Original Mike said...
"Obviously Dem lawyers looked at this beforehand. What were they thinking?"
They were feeling lucky.
Not sure why you people are ignoring the obvious.
Democrats are evil people who will lie and cheat and use any possible tactic to gain power including "judges" who obviously don't care about what the law actually says.
Democrat Judges can make anything legal.
Obviously unconstitutional but still 3 justices think no problem.
I suspect the 4-3 vote was an internal court CYA effort to telegraph "you just missed" to the Democrats. The logical and obvious 7-0 vote would be perceived as a slap in the face. See John Roberts vote on the ACA.
Many courts are partisan functionaries and try to split the baby these days.
The democrat talking point, on all news channels here in Maryland/DC/VA, is that the supreme court 'invalidated the will of 3 million virginians that voted'. Actually about a total of 3 million voted, but about 1.5 million voted against vs about 1.6 million for it. Assuming the late surge of 300,000 votes that put it over the top at the end was legit.
Assuming the late surge of 300,000 votes that put it over the top at the end was legit.
Now would be a good time to water board the vote counters in Fairfax County.
The 4-3 split was caused by the interpretation of when the election occurred. Virginia holds its elections in odd numbered years. The first vote on the referendum happened before Election Day in 2025 but after early voting had begun.
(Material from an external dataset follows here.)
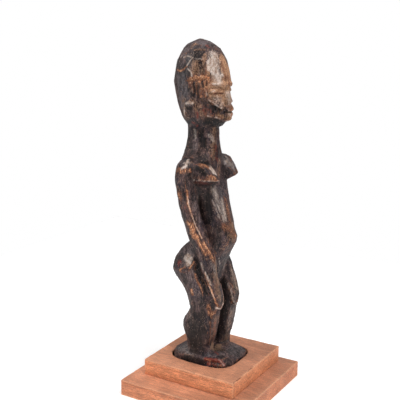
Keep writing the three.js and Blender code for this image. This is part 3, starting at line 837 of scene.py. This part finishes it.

So four judges agreed that the referendum did not occur before the election and three focused on Election Day.
I think that the four judges had it right, because the clear intent of the Constitution was that an unpopular proposed amendment could be — should be — an election issue. By passing the proposed amendment after voting had begun the Dems made it impossible to make it into an election issue.
I liked Youngkin as governor — he left a budget surplus when he left office (which has not stopped Spanberger and Louise Lucas from raiding taxes calculated to punish the middle and working classes). However it is fair to criticize him for not doing more party-building to better confront the “gaunt, unshaven, greasy-skinned, half-crazy-looking, potato faced” Democrats.
Sorry. In my first paragraph I wrote “ referendum” instead of “proposed amendment.”
Even at $70 million it was worth a shot. Seats in Congress are very valuable grifting tools that would return that money quickly. The fact that they felt it was worth that tells you how much money is being stolen by our "public servants".
In response to the Dems, I would like to quote AOC's reaction to the Republicans when the initial measure passed:
“Oh, wah, wah, wah.”
If the VSC had ruled in favor of the amendment despite the clear violations of the Virginia Constitution could a Federal Court have intervened?
"Section. 4.
The United States shall guarantee to every State in this Union a Republican Form of Government, ..."
Still, Trump should move to revoke the retrocession and make DC square again. It has the benefit of sequestering all those NoVA into the non-voting district they belong in, which also reduces the mischief they can cause to the good citizens of VA.